Once you have selected the mode and settings that you want it’s just a case of hitting the Start button on the back to record and the second button on top to stop. If you want to highlight footage as you’re recording then hitting the Start button on the back will add a highlight to that clip, a really handy feature when it comes to organising and viewing clips later.
As a camera for recording the action it’s all very simple and along the lines of many other action cameras but for the Bandit there’s a whole lot more once you connect to the app.
To connect the camera to the mobile app, you switch on Wi-Fi by pushing up on the four way control panel, then swap to your mobile device and select the Wi-Fi network from the list in the settings. The TomTom Bandit app is a free download from the apple store and an Android version will be available soon.
Once loaded and connected, the app displays a live stream of what the camera sees instantly appears on the app’s interface. This initial screen also enables you to quickly switch between the different modes and adjust the selected mode’s settings.
The speed of this live view is a step up from any other action camera, with little delay between what’s happening and what appears on screen – with other action cameras, there is always a noticeable delay, so this is a huge improvement.
Clicking the menu button, illustrated by a circle with three small dots, brings up the other sections of the app, enabling the Viewfinder, My Library, Create a Story, Camera Status and Preferences. The Viewfinder option is the default screen. My Library shows all of the files recorded on the camera and Camera Status and Preferences are really just show information about the camera.
The Create a Story section is where this app really stands out. You just shake the mobile device and, based on highlights taken from the built in sensors such as GPS, accelerometer, gyroscope and pressure meters or from footage that you have highlighted, the App quickly edits and builds a compilation movie. This process takes seconds and the selection of shots is impressive thanks to the data the app reads from the sensors. Each clip is edited to just a few seconds’ action, creating an exciting and engaging video short ready to upload and share.
If you find that there is a clip or two that you don’t want then you can scroll through the saved clips and remove or add clips as required. If you decide that you want to manually add highlights then clicking the Add Highlights icon rather than shaking the mobile device enables you to compile your selection manually. There are a couple of additional features that finish the app off nicely including a speed and G-force overlay and the ability to add a soundtrack from your music library. Once finished the video can then be processed, saved and uploaded to your choice of destination.
Action cameras are about capturing and sharing the moment and while many enable you to record at incredible quality few enable you to so easily share that footage without spending time at a computer editing.
The video quality is excellent, showing plenty of detail well saturated colour, and the Bandit copes well with changes in exposure.
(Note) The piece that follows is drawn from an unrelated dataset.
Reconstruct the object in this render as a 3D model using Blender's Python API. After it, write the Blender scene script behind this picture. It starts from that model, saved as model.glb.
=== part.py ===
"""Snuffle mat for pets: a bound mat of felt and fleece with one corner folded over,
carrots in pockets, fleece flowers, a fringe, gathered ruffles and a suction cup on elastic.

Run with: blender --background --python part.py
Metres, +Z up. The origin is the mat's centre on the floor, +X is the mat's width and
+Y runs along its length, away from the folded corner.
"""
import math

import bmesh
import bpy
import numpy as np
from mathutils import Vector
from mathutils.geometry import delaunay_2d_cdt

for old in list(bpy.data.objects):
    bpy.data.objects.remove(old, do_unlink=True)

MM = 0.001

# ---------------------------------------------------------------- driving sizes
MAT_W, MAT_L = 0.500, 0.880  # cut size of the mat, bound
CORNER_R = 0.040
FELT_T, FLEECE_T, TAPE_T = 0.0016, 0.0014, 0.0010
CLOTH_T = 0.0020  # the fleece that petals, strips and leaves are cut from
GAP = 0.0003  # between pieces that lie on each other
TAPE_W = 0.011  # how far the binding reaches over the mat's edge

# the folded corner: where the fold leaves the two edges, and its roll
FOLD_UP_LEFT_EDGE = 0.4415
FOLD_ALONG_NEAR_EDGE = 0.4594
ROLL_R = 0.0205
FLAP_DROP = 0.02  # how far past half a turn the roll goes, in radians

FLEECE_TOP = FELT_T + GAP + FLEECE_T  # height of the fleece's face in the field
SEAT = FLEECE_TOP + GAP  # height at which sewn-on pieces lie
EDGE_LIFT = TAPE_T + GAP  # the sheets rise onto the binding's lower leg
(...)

The three hours of recording time at 1080p at 30fps means that this small camera won’t run out of steam before you do, and USB charging and the availability of additional battery packs means you can easily carry a reserve if needed.
The Create a Story feature really makes this camera stand out – it makes it the most complete and engaging action camera on the market. The Bandit offers a great blend of features and quality, and while you do need to buy the additional waterproof lens cover to protect the camera during watersports, it’s not an expensive extra, and it’s included in the more expensive premium pack.